In their relations with movement allies, labor unions, and other parties, neither the SPA or SPUSA have a history of deceptively entering parties or other organizations by hiding their intentions or identity. While the relationship of both the SPA and SPUSA with other parties and organizations have strained the internal unity of the Socialist Party, such relationships where were never covertly intended to shatter the unity of other parties, organizations, or movements. The recent intense participation of the SPUSA’s New York City local with Occupy Wall Street documented a policy of “organizing into, not out of” mass movements of the Left.
Both the SPA and SPUSA have been parties of the “s” word; not a “socialism” defined with theoretic purity by a self-appointed priesthood of ideological rigorousness, but again, as defined by ordinary people and hands-on activists. The reconstitution of our party represented our continued identification with the word socialism and our belief that it cannot be supplanted by other terms, terms that may be more pleasant to the uneducated ear, but not more accurate. To replace words with a history with words without a history constitutes a denial and refusal to learn from experience.
Both the SPA and SPUSA understood the word “socialism” has been associated in the 20th century in the popular mind, especially in America, with authoritarian regimes that not only undertook some of the greatest human rights crimes in history, but failed in spite of these crimes, to maintain a regime that challenged, rather than facilitated and took part in, the international capitalist market order.
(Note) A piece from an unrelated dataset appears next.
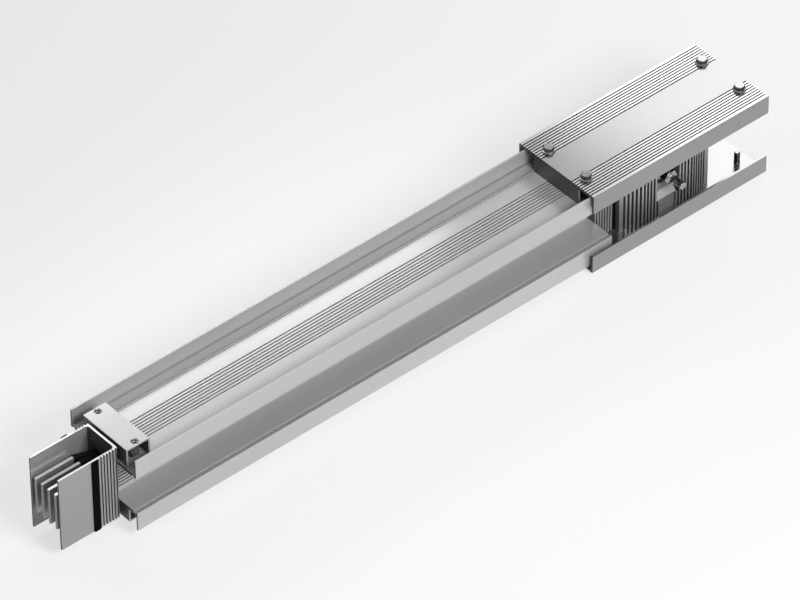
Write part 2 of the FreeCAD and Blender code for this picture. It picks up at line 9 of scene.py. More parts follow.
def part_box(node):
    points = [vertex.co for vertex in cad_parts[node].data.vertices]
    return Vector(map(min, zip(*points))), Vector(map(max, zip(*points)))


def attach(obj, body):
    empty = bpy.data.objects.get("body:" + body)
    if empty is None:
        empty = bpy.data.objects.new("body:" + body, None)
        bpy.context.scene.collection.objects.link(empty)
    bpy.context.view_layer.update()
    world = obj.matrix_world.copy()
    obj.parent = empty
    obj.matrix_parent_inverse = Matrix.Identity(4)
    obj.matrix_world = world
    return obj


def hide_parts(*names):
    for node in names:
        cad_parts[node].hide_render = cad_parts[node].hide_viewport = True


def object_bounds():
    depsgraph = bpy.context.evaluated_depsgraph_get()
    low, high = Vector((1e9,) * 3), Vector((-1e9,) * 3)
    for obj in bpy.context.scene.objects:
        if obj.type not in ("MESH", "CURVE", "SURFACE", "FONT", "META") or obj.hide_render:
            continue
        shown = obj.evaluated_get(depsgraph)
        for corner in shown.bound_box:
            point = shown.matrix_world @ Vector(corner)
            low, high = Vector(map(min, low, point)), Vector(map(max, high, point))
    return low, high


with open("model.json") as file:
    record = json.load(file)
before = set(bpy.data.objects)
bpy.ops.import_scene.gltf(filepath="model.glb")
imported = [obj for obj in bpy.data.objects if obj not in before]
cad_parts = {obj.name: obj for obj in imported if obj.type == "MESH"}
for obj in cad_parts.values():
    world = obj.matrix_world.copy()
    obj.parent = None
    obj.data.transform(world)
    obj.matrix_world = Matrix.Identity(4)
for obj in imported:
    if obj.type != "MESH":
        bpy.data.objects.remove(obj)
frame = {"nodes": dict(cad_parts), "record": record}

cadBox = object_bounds()
nodes = frame["nodes"]
print("frame loaded,", len(nodes), "nodes")


def middleOf(node):
    low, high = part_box(node)
    return (low + high) / 2


jointMiddle = (middleOf("joint_cover_top") + middleOf("joint_cover_bottom")) / 2
wholeMiddle = (cadBox[0] + cadBox[1]) / 2

# The photograph's camera
photoCamera = {
    "azimuth": -40.48,  # degrees, 0 looks along +Y
    "elevation": 41.85,
    "roll": -0.43,
    "fieldOfView": 6.83,  # degrees across the picture
    "distance": 8.4,  # metres from the middle of the piece
    "farthest": 60,  # metres up to which it sees
}


def backVector(azimuth, elevation):
    a, e = math.radians(azimuth), math.radians(elevation)
    return Vector((math.sin(a) * math.cos(e), -math.cos(a) * math.cos(e), math.sin(e)))


def makeCamera():
    data = bpy.data.cameras.new("photoCamera")
    data.sensor_fit = "HORIZONTAL"
    data.angle = math.radians(photoCamera["fieldOfView"])
    data.clip_end = photoCamera["farthest"]
    camera = bpy.data.objects.new("photoCamera", data)
    bpy.context.scene.collection.objects.link(camera)
    back = backVector(photoCamera["azimuth"], photoCamera["elevation"])
    turn = (-back).to_track_quat("-Z", "Y").to_matrix().to_4x4()
    roll = Matrix.Rotation(math.radians(photoCamera["roll"]), 4, "Z")
    place = Matrix.Translation(wholeMiddle + back * photoCamera["distance"])
    camera.matrix_world = place @ turn @ roll
    bpy.context.scene.camera = camera


makeCamera()
print("camera placed")

# The studio: a pale floor, soft lamps and a sky that is a little brighter overhead
studio = {
    "floorSize": 40,
    "floorColour": (0.84, 0.84, 0.84, 1),
    "floorRoughness": 0.9,
    "floorGloss": 0.2,
    "floorGlow": 0.65,  # share of plain white in the floor that is seen
    "horizon": 0.9,  # strength of the sky that is seen, low down and overhead
    "zenith": 1.05,
    "skyCurve": 0.8,
    "skyLight": 0.2,  # strength with which the sky lights the piece
    "lamps": [
        # name, place, what it points at, size, power in watts
        ("topSoftbox", (1.18, 0.47, 0.67), (0.41, 0, 0.07), (0.7, 0.5), 2.8),
        ("backStrip", (-0.2, 0.25, 0.33), (-0.2, 0.045, 0.1), (0.95, 0.06), 0.8),
        ("frontKey", (-0.1, -2.0, 1.9), (0.1, 0, 0.07), (1.0, 0.8), 62),
        ("lowFill", (-0.2, -2.4, 0.62), (0, 0, 0.07), (2.8, 0.4), 10),
    ],
}


def addMath(tree, operation, first, second=None, clamp=False):
    node = tree.nodes.new("ShaderNodeMath")
    node.operation = operation
    node.use_clamp = clamp
    for socket, given in zip(node.inputs, (first, second)):
        if given is None:
            continue
        if isinstance(given, (int, float)):
            socket.default_value = given
        else:
            tree.links.new(given, socket)
    return node.outputs[0]


def addRange(tree, value, low, high, fromLow=0.0, fromHigh=1.0):
    node = tree.nodes.new("ShaderNodeMapRange")
    node.inputs["From Min"].default_value = fromLow
    node.inputs["From Max"].default_value = fromHigh
    node.inputs["To Min"].default_value = low
    node.inputs["To Max"].default_value = high
    tree.links.new(value, node.inputs["Value"])
    return node.outputs["Result"]


def seenRays(tree):
    # 1 for what the camera sees, directly or in metal and glass
    path = tree.nodes.new("ShaderNodeLightPath")
    glossy, clear = path.outputs["Is Glossy Ray"], path.outputs["Is Transmission Ray"]
    mirrored = addMath(tree, "MAXIMUM", glossy, clear)
    return addMath(tree, "MAXIMUM", path.outputs["Is Camera Ray"], mirrored)


def makeFloor():
    bpy.ops.mesh.primitive_plane_add(size=studio["floorSize"], location=(0, 0, 0))
    floor = bpy.context.object
    floor.name = "floor"
    material = bpy.data.materials.new("floorPaper")
    material.use_nodes = True
    tree = material.node_tree
    shader = tree.nodes["Principled BSDF"]
    shader.inputs["Base Color"].default_value = studio["floorColour"]
    shader.inputs["Roughness"].default_value = studio["floorRoughness"]
    shader.inputs["Specular IOR Level"].default_value = studio["floorGloss"]
    white = tree.nodes.new("ShaderNodeEmission")
    mix = tree.nodes.new("ShaderNodeMixShader")
    share = addMath(tree, "MULTIPLY", seenRays(tree), studio["floorGlow"])
    tree.links.new(share, mix.inputs[0])
    tree.links.new(shader.outputs[0], mix.inputs[1])
    tree.links.new(white.outputs[0], mix.inputs[2])
    tree.links.new(mix.outputs[0], tree.nodes["Material Output"].inputs["Surface"])
    floor.data.materials.append(material)


def makeSky():
    world = bpy.data.worlds.new("studioSky")
    bpy.context.scene.world = world
    world.use_nodes = True
    tree = world.node_tree
    tree.nodes.clear()
    direction = tree.nodes.new("ShaderNodeTexCoord")
    parts = tree.nodes.new("ShaderNodeSeparateXYZ")
    tree.links.new(direction.outputs["Generated"], parts.inputs[0])
    above = addMath(tree, "MAXIMUM", parts.outputs["Z"], 0)
    height = addMath(tree, "POWER", above, studio["skyCurve"])
    shown = tree.nodes.new("ShaderNodeBackground")
    level = addRange(tree, height, studio["horizon"], studio["zenith"])
    tree.links.new(level, shown.inputs["Strength"])
    plain = tree.nodes.new("ShaderNodeBackground")
    plain.inputs["Strength"].default_value = studio["skyLight"]
    mix = tree.nodes.new("ShaderNodeMixShader")
    out = tree.nodes.new("ShaderNodeOutputWorld")
    tree.links.new(seenRays(tree), mix.inputs[0])
    tree.links.new(plain.outputs[0], mix.inputs[1])
    tree.links.new(shown.outputs[0], mix.inputs[2])
    tree.links.new(mix.outputs[0], out.inputs["Surface"])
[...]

That even among authoritarian socialist groups that have never exercised government power, such as those in the United States, most have organized themselves along rigid ideological lines allowing for no tolerance of differences of opinion within these organizations or possessing the tolerance to allow fraternal cooperation with other political grouping, even those claiming to be adhering to the same authoritarian theorists.
That regardless of the above, the SPA and the SPUSA have remained committed to the century old vision of democratic socialism being the natural expression of democracy and human rights and has been informed and advanced by many who have had the direct experience to learn from the failures of authoritarian socialism and/or modern social democratic / labour parties.